Highlights of his exhibition include the work of the Lebanese designers Huda Baroudi and Maria Hibri, known collectively as the design firm Bokja. In the ALEF show are pieces of vintage 1950s and Sixties furniture, which they have strikingly reupholstered in traditional fabrics of the Middle East. Also in the collection are surreal pieces by the Dutch artist Pieke Bergmans, who has created a Middle Eastern versions of her Crystal Virus series.

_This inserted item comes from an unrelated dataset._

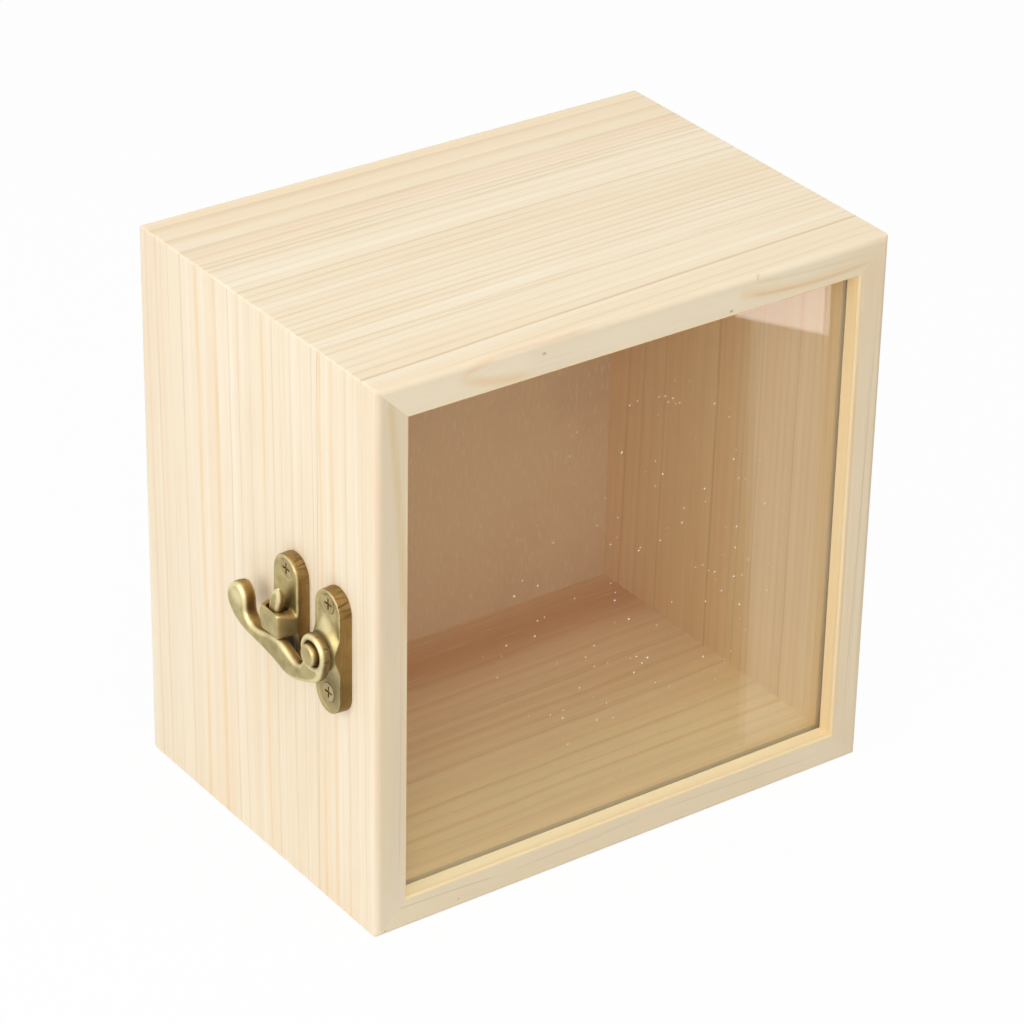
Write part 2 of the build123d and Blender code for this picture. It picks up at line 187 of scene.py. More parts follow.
class Graph:
    """A node tree under construction."""

    def __init__(self, tree: bpy.types.NodeTree) -> None:
        """Empties the tree."""
        self.tree = tree
        tree.nodes.clear()

    def add(
        self,
        kind: str,
        settings: dict[str, Any] | None = None,
        values: dict[str | int, Any] | None = None,
        output: str | int = 0,
    ) -> Wire:
        """Adds a node.

        Args:
            kind: The node's type.
            settings: The node's own properties.
            values: A number, colour or wire for each input, by its name or place.
            output: The output to give back.

        Returns:
            The wire from that output, or from the node's first one.
        """
        node = self.tree.nodes.new(kind)
        for name, setting in (settings or {}).items():
            setattr(node, name, setting)
        for key, value in (values or {}).items():
            if isinstance(value, Wire):
                self.tree.links.new(value.socket, node.inputs[key])
            else:
                node.inputs[key].default_value = value
        if not node.outputs:
            return Wire(self, node.inputs[0])
        return Wire(self, node.outputs[output])

    def place(self) -> Wire:
        """The point on the surface, in millimetres of the frame."""
        point = self.add("ShaderNodeTexCoord", output="Object")
        return self.add("ShaderNodeVectorMath", {"operation": "SCALE"}, {0: point, "Scale": MILLIMETRES})

    def split(self, vector: Wire) -> tuple[Wire, Wire, Wire]:
        """The three numbers of a vector."""
        node = self.add("ShaderNodeSeparateXYZ", values={0: vector}).socket.node
        return Wire(self, node.outputs[0]), Wire(self, node.outputs[1]), Wire(self, node.outputs[2])

    def join(self, x: Wire | float, y: Wire | float, z: Wire | float) -> Wire:
        """A vector of three numbers."""
        return self.add("ShaderNodeCombineXYZ", values={0: x, 1: y, 2: z})

    def noise(self, point: Wire, scale: float = 1.0, detail: float = 2.0, seed: float = 0.0) -> Wire:
        """Soft noise.

        Args:
            point: Where it is read.
            scale: Its waves in a unit of the point.
            detail: How many finer layers it has.
            seed: Picks another pattern.

        Returns:
            A number from about 0.2 to 0.8, 0.5 on average.
        """
        values = {"Vector": point, "W": seed, "Scale": scale, "Detail": detail}
        return self.add("ShaderNodeTexNoise", {"noise_dimensions": "4D"}, values)

    def paint(
        self, under: Wire | Colour, over: Wire | Colour, share: Wire | float, way: Blend = Blend.MIX
    ) -> Wire:
        """One colour over another.

        Args:
            under: The colour below.
            over: The colour on top.
            share: How much of it covers, from 0 to 1.
            way: How the two mix.

        Returns:
            The mixed colour.
        """
        values = {0: share, 6: _rgba(under), 7: _rgba(over)}
        return self.add("ShaderNodeMix", {"data_type": "RGBA", "blend_type": way.value}, values, output=2)

    def attribute(self, name: str) -> Wire:
        """A number that the mesh holds at each vertex."""
        return self.add("ShaderNodeAttribute", {"attribute_name": name}, output="Fac")

    def bump(self, height: Wire, distance: float, strength: float = 1.0) -> Wire:
        """A normal from a height.

        Args:
            height: The height, from 0 to 1.
            distance: How many millimetres a height of 1 is.
            strength: How much of it shows.

        Returns:
            The normal.
        """
        values = {"Height": height, "Distance": distance * METRES, "Strength": strength}
        return self.add("ShaderNodeBump", values=values)

    def surface(self, shader: Wire) -> None:
        """Ends the graph with this shader."""
        self.add("ShaderNodeOutputMaterial", values={"Surface": shader})


def _rgba(colour: Wire | Colour) -> Wire | tuple[float, ...]:
    """A colour with its fourth number, or the wire as it is."""
    return colour if isinstance(colour, Wire) else (*colour, 1.0)


def new_material(name: str) -> tuple[bpy.types.Material, Graph]:
    """Starts a node material.

    Args:
        name: Its name.

    Returns:
        The material and its empty graph.
    """
    material = bpy.data.materials.new(name)
    material.use_nodes = True
    return material, Graph(material.node_tree)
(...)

The artist hand-blows large glass "bubbles" onto antique Middle Eastern furniture. As the crystal is blown, it burns and marks the furniture, while at the same time taking on the texture and shape by the surface with which it connects. As well as the individual pieces on display, Sheikh Majed says Middle Eastern hospitality is a theme that he wants to convey to visitors. "We have these beautiful outdoor chairs where people can sit and eat dates, sweets and pistachios, then drink Arabic coffee, with incense burning around them. We wanted to bring the flavour of the Middle East to Miami.
"Everybody ends up here, the smell has been going all over the place," he laughs. Although his exhibition had only been running for one day when we spoke, Sheikh Majed says he already considers it to have been a success. For the members of The Third Line gallery, the success came when they were selected for the prestigious event. Everything else is a bonus. But after hearing nothing but positivity from the fair's attendees, eventually, Sheikh Majed is able to offer-up some small criticism.
"With Europeans we do not have a problem, they come and they buy and they leave. But with Americans it is different, they always say: "What is your best price? What's the best you can give me?"